When you remove those physical anchors, your mind is forced to adapt to a new reality. And in that gap of adaptation, you have the opportunity to consciously choose how you want to show up.


Imagine walking into a cafe in a city where no one knows your history. You don't have to be the "reliable one" who always organizes the group dinners. You don't have to be the stressed professional. You can simply be the person drinking an espresso by the window.

"When no one knows who you were, you are entirely free to introduce them to who you are right now."

You can test-drive new facets of your personality without the fear of contradicting your past. You can be quieter. You can be bolder. You can set firm, unapologetic boundaries from day one, because there is no precedent of you being a pushover. You are handing people a blank slate, and you get to hold the pen.



Unhooking from the Infrastructure of Your Old Life


The beauty of the Anonymous Arrival is that it is no longer reserved for the incredibly wealthy or the completely reckless.


We used to believe that to reinvent yourself, you had to blow up your life entirely. But true strategic reinvention is about building a life that allows for fluidity. It is about actively rejecting the heavy, physical infrastructure that keeps people tethered to one place and one identity.


You don't need a brick-and-mortar business or a corporate office to validate your existence. You don't need to be tied to a computer screen 24 hours a day to prove your work ethic.


When you design a life where your only requirement for survival is a fast internet connection, the entire globe opens up to you. You can fund your life in the morning, close the laptop by noon, and spend the rest of the day walking unfamiliar streets as a completely new version of yourself.


You are no longer bound by the physical constraints of a traditional career. You are a ghost in the machine, able to materialize in any city that calls to you, do your work, and then log off to actually live.


Laptop and cup on outdoor café table in cobblestone street. Blurred people walking, warm tones, relaxed ambiance.
Fund your life, close the screen, and disappear into the city.
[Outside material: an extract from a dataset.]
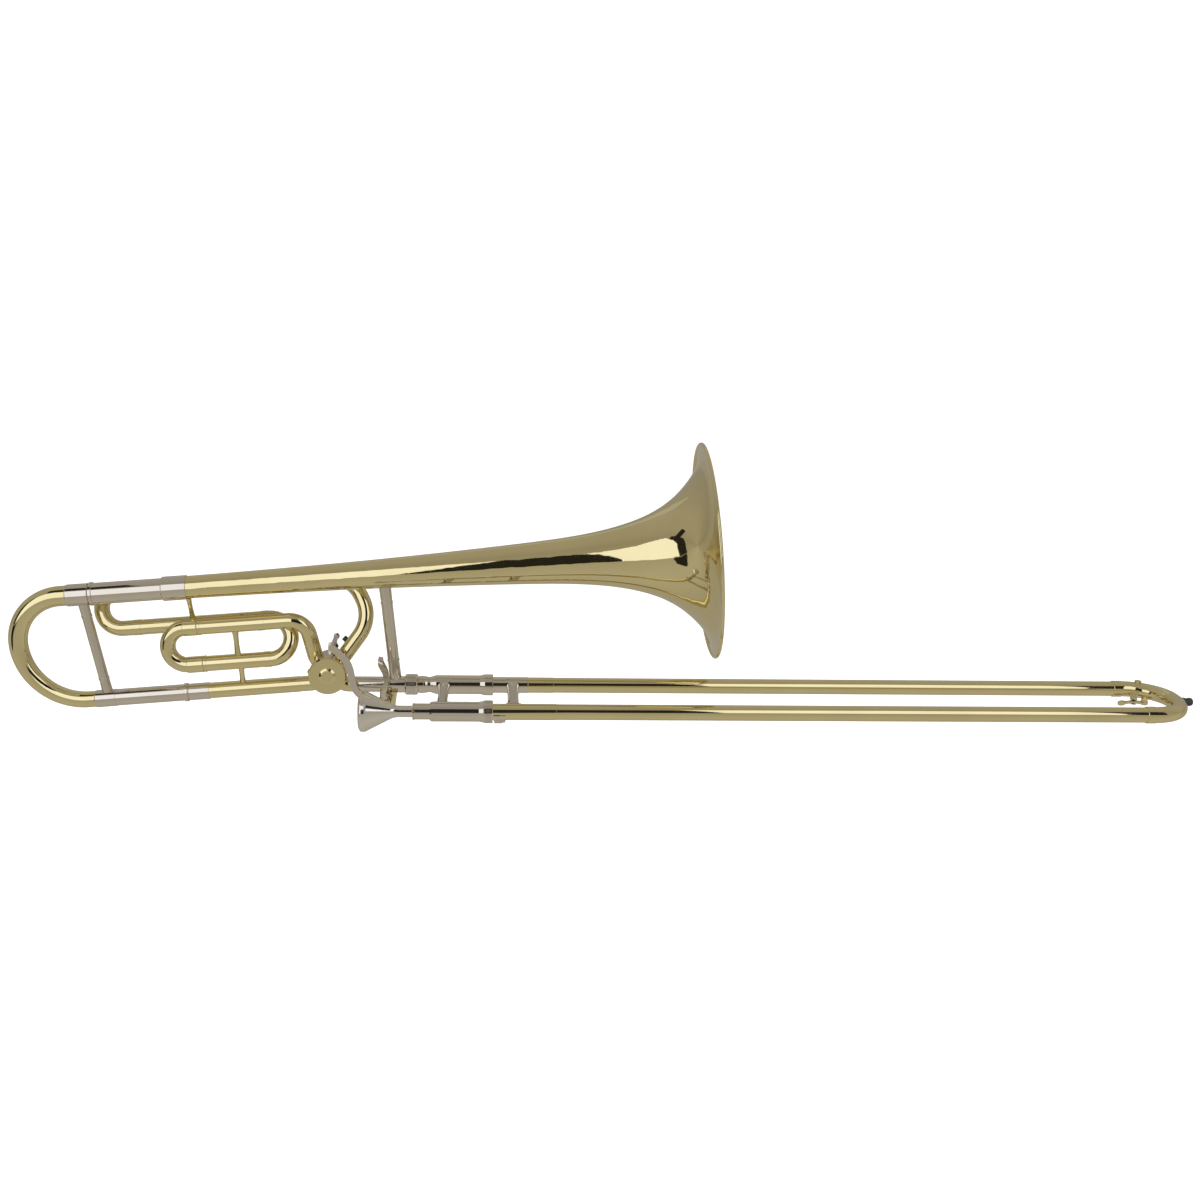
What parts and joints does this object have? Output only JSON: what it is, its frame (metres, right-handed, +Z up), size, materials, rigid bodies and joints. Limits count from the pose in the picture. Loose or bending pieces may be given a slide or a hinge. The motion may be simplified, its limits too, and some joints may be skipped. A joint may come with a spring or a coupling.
{
  "type": "trombone",
  "caption": "Tenor trombone with a rotary valve and thumb lever, hand slide, tuning slides, water key and mouthpiece.",
  "frame": {"origin": "on the neck's axis, at the lock nut's face, where the left hand holds the instrument", "axes": "+X along the hand slide towards its bow, +Z up through the bell, +Y away from the mouthpiece tube"},
  "size_m": [1.1859, 0.216, 0.2752],
  "materials": {
    "brass": "clear lacquer over polished yellow brass",
    "nickel": "polished nickel silver",
    "silver": "polished silver plate",
    "steel": "plain spring steel wire",
    "rubber": "matt black rubber",
    "felt": "cork and felt"
  },
  "bodies": {
    "bell_section": {"bell": "brass", "bell_rim_wire": "steel", "bell_ferrule": "nickel", "tuning_receiver": "nickel", "gooseneck_slide_tube": "nickel", "gooseneck_ferrule": "nickel", "gooseneck_tube": "brass", "neck_tube": "nickel", "neck_receiver": "nickel", "bell_brace": "nickel", "valve_casing": "nickel", "valve_knuckles": "brass", "valve_bearing_plate": "brass", "valve_cap": "brass", "stop_bumper_plate": "brass", "stop_bumpers": "rubber", "lever_bracket": "brass", "lever_spring": "steel", "crook_post": "brass", "f_top_tube": "brass", "f_return_crook": "brass", "f_straight_tubes": "brass", "f_far_crook": "brass", "f_right_crook": "brass", "f_outer_legs": "brass", "f_ferrules": "brass", "wrap_braces": "brass"},
    "tuning_slide": {"main_bow": "brass", "main_bow_ferrules": "nickel", "main_bow_brace": "nickel", "main_upper_slide_tube": "nickel", "main_lower_slide_tube": "nickel"},
    "f_tuning_slide": {"f_tuning_bow": "brass", "f_tuning_ferrules": "brass", "f_tuning_legs": "nickel"},
    "valve_rotor": {"rotor": "brass", "stop_arm": "nickel"},
    "lever": {"thumb_lever": "nickel"},
    "link": {"link_rod": "nickel"},
    "inner_slide": {"slide_tenon": "nickel", "cork_barrel_neck": "nickel", "cork_barrel_mouthpiece": "nickel", "mouthpiece_receiver": "nickel", "inner_slide_brace": "nickel", "inner_slide_tubes": "nickel", "barrel_bumpers": "felt", "leadpipe": "brass"},
    "nut": {"lock_nut": "nickel"},
    "lock_ring": {"slide_lock_ring": "nickel"},
    "outer_slide": {"outer_slide_tubes": "brass", "outer_slide_sleeves": "nickel", "outer_slide_brace": "nickel", "slide_bow": "brass", "slide_bow_ferrules": "brass", "bow_bumper": "rubber", "bow_fittings": "brass"},
    "water_key": {"water_key_lever": "brass", "water_key_pad": "felt", "water_key_spring": "steel"},
    "mouthpiece": {"mouthpiece": "silver"}
  },
  "joints": [
    {"name": "main_tuning_slide", "type": "slide", "parent": "bell_section", "child": "tuning_slide", "axis": [-0.9965, 0, -0.0837], "range_m": [0, 0.045]},
    {"name": "f_tuning_slide", "type": "slide", "parent": "bell_section", "child": "f_tuning_slide", "axis": [-0.9965, 0, -0.0837], "range_m": [0, 0.04]},
    {"name": "rotor_turn", "type": "hinge", "parent": "bell_section", "child": "valve_rotor", "pos_m": [-0.0754, 0, 0.014], "axis": [0, -1, 0], "range_deg": [0, 90]},
    {"name": "lever_press", "type": "hinge", "parent": "bell_section", "child": "lever", "pos_m": [-0.0172, -0.02, -0.0107], "axis": [0, 1, 0], "range_deg": [0, 12.5], "stiffness_Nm_per_rad": 0.25, "springref_deg": -17.19},
    {"name": "link_pivot", "type": "hinge", "parent": "lever", "child": "link", "pos_m": [-0.0703, 0.022, 0.0436], "axis": [0, -1, 0], "range_deg": [0, 12.5]},
    {"name": "slide_section_angle", "type": "hinge", "parent": "bell_section", "child": "inner_slide", "pos_m": [0, 0, 0], "axis": [1, 0, 0], "range_deg": [-12, 12]},
    {"name": "lock_nut_turn", "type": "hinge", "parent": "inner_slide", "child": "nut", "pos_m": [0.005, 0, 0], "axis": [1, 0, 0], "range_deg": [0, 360]},
    {"name": "slide_lock_turn", "type": "hinge", "parent": "inner_slide", "child": "lock_ring", "pos_m": [0.085, -0.085, 0], "axis": [1, 0, 0], "range_deg": [0, 30]},
    {"name": "mouthpiece_pull", "type": "slide", "parent": "inner_slide", "child": "mouthpiece", "axis": [-1, 0, 0], "range_m": [0, 0.035]},
    {"name": "hand_slide", "type": "slide", "parent": "inner_slide", "child": "outer_slide", "axis": [1, 0, 0], "range_m": [0, 0.6]},
    {"name": "water_key_press", "type": "hinge", "parent": "outer_slide", "child": "water_key", "pos_m": [0.75124, -0.01182, -0.00897], "axis": [0.2722, 0.6113, -0.7431], "range_deg": [0, 12], "stiffness_Nm_per_rad": 0.03, "springref_deg": -22.92}
  ],
  "couplings": [
    {"joint": "lever_press", "follows": "rotor_turn", "ratio": 0.13889},
    {"joint": "link_pivot", "follows": "rotor_turn", "ratio": 0.13889}
  ]
}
The Relief of the "Current Self"


The most exhausting part of personal growth is waiting for the people around you to catch up.


We evolve, but our relationships often lag behind. We find ourselves constantly having to re-introduce our new boundaries, our new interests, and our new standards to people who are stubbornly committed to the old blueprint of who we used to be.
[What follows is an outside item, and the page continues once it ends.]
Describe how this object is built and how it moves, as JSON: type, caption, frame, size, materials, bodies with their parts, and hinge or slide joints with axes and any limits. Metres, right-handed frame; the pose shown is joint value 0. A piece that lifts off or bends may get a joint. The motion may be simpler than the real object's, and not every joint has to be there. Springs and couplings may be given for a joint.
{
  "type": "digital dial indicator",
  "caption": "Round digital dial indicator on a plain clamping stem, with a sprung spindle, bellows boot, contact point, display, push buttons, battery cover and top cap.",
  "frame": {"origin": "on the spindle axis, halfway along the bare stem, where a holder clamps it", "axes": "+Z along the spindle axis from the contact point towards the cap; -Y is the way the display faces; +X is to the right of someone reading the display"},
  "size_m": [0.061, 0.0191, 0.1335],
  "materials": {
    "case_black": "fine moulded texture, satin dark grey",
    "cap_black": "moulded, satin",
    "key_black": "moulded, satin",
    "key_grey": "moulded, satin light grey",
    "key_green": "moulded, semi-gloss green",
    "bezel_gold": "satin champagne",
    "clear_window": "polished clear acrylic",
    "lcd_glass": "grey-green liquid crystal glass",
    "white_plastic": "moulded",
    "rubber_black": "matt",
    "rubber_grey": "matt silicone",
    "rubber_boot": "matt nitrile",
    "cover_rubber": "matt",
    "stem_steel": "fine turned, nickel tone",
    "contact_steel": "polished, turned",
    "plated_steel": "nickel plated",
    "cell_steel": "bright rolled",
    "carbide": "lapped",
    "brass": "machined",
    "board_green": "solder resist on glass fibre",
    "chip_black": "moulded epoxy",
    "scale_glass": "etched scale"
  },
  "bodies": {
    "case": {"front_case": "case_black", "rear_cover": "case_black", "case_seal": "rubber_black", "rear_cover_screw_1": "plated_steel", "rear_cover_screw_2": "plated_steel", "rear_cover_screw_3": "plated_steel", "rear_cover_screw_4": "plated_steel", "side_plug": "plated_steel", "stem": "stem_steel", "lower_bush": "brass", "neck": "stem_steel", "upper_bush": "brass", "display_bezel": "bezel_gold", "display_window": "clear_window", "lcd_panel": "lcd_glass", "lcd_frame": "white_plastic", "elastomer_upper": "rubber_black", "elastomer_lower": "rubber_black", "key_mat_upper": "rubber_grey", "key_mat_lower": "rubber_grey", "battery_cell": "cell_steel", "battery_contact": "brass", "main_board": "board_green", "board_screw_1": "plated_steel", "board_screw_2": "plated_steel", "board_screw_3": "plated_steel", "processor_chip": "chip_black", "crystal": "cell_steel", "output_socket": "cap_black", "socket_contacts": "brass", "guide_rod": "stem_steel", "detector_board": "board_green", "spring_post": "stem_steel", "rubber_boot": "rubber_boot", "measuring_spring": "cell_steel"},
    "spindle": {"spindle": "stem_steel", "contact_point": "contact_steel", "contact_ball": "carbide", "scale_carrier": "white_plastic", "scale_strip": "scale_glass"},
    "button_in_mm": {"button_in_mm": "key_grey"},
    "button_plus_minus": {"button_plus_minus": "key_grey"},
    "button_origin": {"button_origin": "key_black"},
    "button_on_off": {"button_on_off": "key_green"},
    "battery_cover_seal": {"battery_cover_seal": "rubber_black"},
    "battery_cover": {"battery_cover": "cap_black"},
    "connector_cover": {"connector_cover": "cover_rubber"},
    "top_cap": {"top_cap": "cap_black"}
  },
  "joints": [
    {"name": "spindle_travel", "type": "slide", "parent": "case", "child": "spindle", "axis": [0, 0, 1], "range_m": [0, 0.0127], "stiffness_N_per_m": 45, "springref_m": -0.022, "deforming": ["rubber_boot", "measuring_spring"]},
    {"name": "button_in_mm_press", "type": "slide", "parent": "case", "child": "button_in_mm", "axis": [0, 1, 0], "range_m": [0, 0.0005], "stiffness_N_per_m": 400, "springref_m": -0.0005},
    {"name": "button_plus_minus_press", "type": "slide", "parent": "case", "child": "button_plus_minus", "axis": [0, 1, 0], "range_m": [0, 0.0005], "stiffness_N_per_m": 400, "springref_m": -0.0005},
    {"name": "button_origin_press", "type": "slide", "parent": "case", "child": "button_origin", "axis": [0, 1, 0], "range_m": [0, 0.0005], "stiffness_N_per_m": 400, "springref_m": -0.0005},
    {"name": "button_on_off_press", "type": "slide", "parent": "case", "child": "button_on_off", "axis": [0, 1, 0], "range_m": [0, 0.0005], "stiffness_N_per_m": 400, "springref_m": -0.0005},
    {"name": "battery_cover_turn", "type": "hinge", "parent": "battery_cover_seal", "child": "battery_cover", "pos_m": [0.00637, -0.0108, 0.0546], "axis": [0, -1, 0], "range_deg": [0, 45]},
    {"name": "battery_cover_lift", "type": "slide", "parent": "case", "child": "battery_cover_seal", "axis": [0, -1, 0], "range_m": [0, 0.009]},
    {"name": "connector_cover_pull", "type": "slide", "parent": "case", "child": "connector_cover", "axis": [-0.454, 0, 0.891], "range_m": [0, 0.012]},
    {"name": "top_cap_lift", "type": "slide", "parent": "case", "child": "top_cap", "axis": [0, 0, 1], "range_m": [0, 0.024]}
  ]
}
The profound psychological relief of a new city is that there is no catching up required.


When you meet someone new in a foreign country, they don't know about the heartbreak you went through three years ago. They don't know about the career pivot that kept you up at night. They only have the data you give them in this exact moment.
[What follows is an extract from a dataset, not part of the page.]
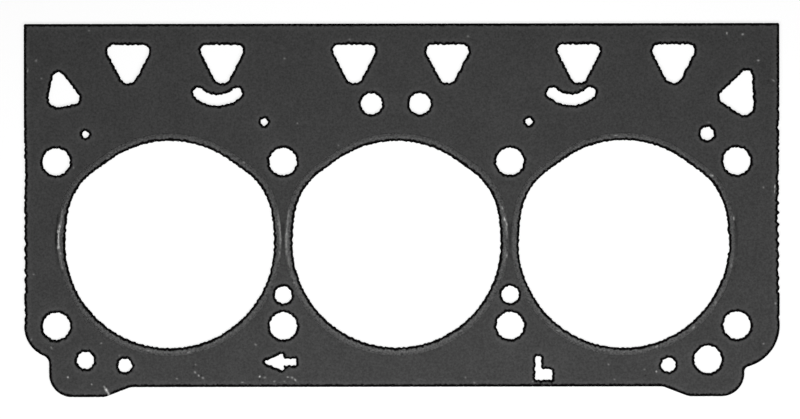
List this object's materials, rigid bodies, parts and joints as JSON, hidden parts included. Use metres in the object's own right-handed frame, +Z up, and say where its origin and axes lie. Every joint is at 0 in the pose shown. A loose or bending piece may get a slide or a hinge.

They only get to meet your most current self.


There is a deep, grounding peace in not having to explain your evolution. You don't have to justify why you suddenly prefer quiet evenings over loud parties, or why you are no longer available for certain types of drama. You just are that person now.


Black card on a sunlit gray bed sheet. The light casts a rectangular shadow, creating a calm, minimalistic mood.
You are handing people a blank slate, and you get to hold the pen.


Running Toward Alignment


There is a pervasive myth that people who travel extensively or move abroad are "running away from their problems."


Sometimes, that is true. You cannot outrun a dysregulated nervous system, and your mental health will absolutely pack its bags and follow you across the ocean.


But more often than not, the Anonymous Arrival isn't about running away from your life. It is about running toward alignment. It is about seeking an environment where the external world matches the internal shifts you have already made.


It is the courageous act of saying: "I have changed, and I need a landscape that reflects that change."


So, if you are feeling suffocated by the expectations of the people who have known you forever, perhaps it is time to book the ticket. Pack light. Leave the heavy infrastructure behind.